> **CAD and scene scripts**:
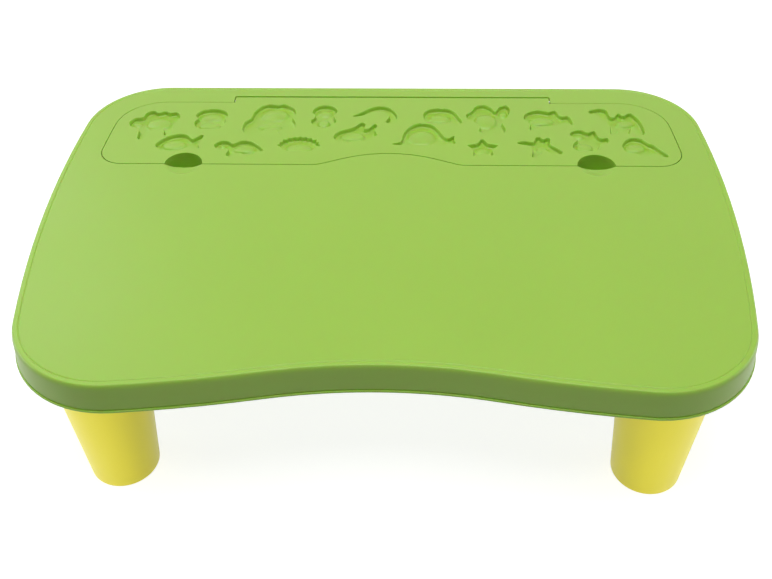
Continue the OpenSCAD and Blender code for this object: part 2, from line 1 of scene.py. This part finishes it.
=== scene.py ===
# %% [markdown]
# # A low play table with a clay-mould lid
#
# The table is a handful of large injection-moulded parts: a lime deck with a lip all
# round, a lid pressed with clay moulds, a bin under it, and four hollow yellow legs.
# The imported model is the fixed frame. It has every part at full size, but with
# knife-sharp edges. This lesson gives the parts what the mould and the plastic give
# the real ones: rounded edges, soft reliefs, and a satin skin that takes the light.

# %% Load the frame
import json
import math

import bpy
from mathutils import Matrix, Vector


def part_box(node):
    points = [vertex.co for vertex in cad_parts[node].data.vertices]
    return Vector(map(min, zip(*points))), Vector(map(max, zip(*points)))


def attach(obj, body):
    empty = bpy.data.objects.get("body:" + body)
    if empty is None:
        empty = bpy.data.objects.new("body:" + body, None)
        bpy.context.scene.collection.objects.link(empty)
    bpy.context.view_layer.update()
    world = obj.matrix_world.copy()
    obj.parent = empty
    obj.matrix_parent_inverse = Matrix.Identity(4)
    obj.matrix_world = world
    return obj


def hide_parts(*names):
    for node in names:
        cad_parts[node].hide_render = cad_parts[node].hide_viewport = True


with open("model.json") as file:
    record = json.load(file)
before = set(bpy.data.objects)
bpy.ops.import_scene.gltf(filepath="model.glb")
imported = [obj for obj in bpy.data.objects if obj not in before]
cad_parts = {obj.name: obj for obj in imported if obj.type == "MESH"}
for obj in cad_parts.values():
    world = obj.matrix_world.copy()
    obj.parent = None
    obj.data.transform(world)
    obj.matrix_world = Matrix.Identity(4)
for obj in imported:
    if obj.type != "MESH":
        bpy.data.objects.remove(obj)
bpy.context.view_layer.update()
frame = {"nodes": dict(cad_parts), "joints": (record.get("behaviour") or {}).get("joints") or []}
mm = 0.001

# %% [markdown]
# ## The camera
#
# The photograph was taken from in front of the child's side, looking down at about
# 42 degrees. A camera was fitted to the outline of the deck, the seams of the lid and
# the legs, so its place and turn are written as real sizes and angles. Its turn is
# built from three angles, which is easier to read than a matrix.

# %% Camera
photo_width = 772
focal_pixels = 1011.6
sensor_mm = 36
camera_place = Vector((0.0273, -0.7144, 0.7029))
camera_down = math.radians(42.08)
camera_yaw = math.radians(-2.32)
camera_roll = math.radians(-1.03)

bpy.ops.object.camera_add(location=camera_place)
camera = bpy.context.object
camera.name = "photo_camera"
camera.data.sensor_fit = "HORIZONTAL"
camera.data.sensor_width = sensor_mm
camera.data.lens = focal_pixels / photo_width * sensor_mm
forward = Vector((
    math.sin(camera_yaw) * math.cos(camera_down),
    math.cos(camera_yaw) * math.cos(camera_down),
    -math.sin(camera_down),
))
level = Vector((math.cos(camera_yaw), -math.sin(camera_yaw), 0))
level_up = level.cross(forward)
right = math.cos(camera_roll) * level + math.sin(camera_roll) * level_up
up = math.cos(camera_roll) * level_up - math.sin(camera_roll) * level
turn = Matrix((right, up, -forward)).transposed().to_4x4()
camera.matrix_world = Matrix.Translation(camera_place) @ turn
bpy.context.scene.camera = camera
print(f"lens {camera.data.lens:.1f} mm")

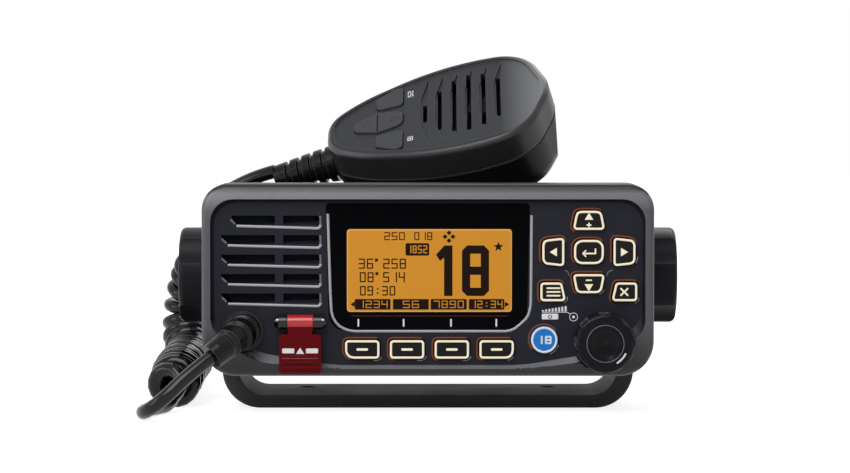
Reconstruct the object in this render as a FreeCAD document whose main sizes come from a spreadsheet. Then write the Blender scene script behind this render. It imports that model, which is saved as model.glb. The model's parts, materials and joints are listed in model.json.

> **What is required**:
Write only the number of lines in the data above that include "before".

> **Solution for this problem**:
2